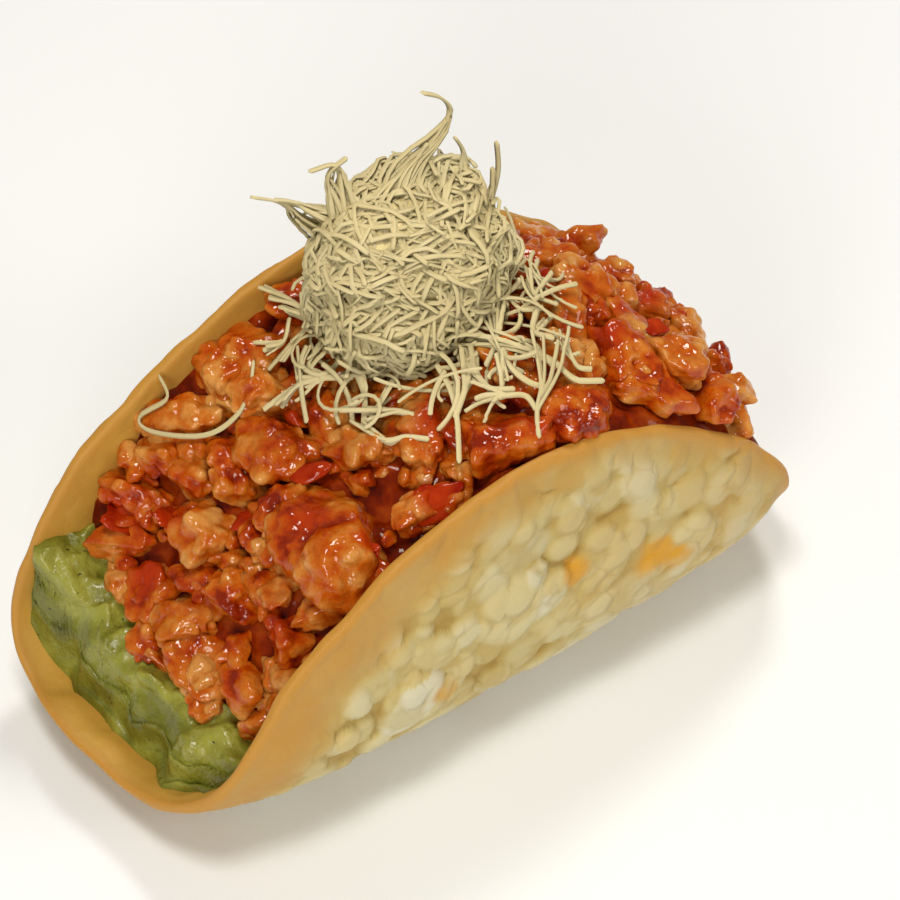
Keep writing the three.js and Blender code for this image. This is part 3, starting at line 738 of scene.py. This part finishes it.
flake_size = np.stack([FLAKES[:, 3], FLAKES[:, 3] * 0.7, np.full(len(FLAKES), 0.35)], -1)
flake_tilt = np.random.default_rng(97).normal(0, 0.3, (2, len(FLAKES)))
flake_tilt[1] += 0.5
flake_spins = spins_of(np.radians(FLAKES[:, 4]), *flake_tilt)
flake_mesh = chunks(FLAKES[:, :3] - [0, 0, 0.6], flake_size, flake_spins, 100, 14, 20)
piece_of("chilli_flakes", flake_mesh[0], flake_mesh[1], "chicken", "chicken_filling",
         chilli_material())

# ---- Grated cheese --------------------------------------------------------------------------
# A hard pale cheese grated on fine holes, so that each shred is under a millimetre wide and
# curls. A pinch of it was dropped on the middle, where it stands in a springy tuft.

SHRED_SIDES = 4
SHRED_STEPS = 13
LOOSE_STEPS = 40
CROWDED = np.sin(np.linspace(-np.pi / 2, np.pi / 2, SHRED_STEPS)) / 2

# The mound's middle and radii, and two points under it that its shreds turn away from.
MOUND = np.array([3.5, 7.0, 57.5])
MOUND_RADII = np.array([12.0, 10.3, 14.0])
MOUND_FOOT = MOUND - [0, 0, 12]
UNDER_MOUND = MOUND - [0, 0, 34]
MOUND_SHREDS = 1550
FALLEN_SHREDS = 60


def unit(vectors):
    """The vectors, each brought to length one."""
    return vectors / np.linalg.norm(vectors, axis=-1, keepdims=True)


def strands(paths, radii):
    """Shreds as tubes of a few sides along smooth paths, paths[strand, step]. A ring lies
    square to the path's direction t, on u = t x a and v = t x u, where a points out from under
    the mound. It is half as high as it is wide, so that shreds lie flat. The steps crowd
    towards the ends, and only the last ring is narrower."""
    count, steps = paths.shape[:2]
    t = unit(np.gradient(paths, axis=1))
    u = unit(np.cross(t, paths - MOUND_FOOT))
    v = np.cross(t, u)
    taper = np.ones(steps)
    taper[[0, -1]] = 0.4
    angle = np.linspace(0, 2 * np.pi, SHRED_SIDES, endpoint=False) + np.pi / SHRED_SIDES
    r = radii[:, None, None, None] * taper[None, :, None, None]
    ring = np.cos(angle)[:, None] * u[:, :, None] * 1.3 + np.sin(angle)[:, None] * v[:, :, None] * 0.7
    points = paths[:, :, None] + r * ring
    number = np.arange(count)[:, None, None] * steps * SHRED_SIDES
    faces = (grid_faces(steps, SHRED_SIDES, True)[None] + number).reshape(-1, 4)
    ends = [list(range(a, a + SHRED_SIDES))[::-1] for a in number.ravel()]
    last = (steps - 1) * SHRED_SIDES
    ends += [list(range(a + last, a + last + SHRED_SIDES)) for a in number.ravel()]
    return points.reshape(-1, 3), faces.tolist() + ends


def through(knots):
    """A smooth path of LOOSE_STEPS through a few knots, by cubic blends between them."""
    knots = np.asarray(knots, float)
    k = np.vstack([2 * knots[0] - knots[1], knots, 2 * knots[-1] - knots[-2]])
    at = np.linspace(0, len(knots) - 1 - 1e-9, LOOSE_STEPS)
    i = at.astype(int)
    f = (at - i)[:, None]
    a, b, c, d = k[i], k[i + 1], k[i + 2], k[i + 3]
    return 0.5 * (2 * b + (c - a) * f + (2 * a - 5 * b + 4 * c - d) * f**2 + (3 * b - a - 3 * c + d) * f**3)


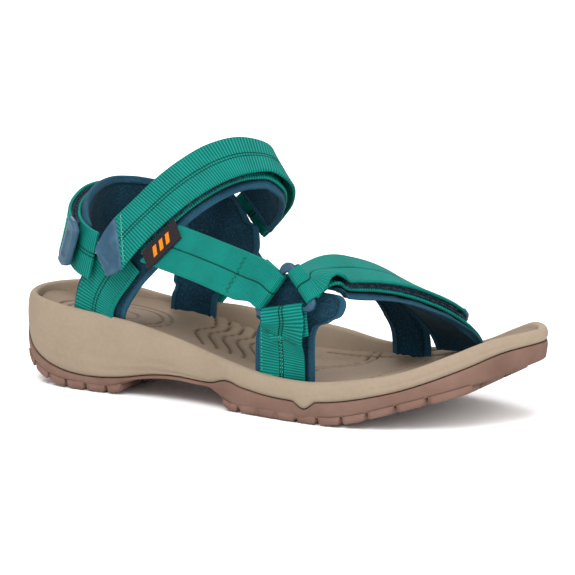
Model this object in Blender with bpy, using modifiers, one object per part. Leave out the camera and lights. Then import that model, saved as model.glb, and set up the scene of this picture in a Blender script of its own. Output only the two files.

Work required :: Copy the lines from the start of the data verbatim, stopping after the line containing "chilli_material())".

Exercise answer ::
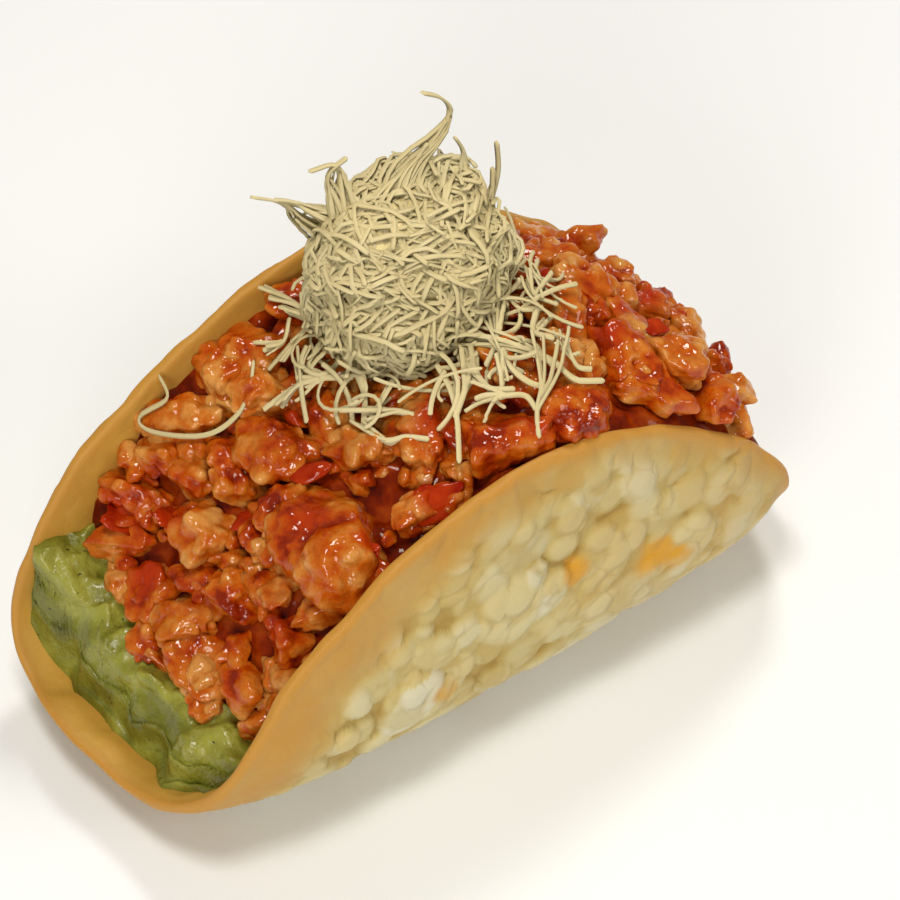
Keep writing the three.js and Blender code for this image. This is part 3, starting at line 738 of scene.py. This part finishes it.
flake_size = np.stack([FLAKES[:, 3], FLAKES[:, 3] * 0.7, np.full(len(FLAKES), 0.35)], -1)
flake_tilt = np.random.default_rng(97).normal(0, 0.3, (2, len(FLAKES)))
flake_tilt[1] += 0.5
flake_spins = spins_of(np.radians(FLAKES[:, 4]), *flake_tilt)
flake_mesh = chunks(FLAKES[:, :3] - [0, 0, 0.6], flake_size, flake_spins, 100, 14, 20)
piece_of("chilli_flakes", flake_mesh[0], flake_mesh[1], "chicken", "chicken_filling",
         chilli_material())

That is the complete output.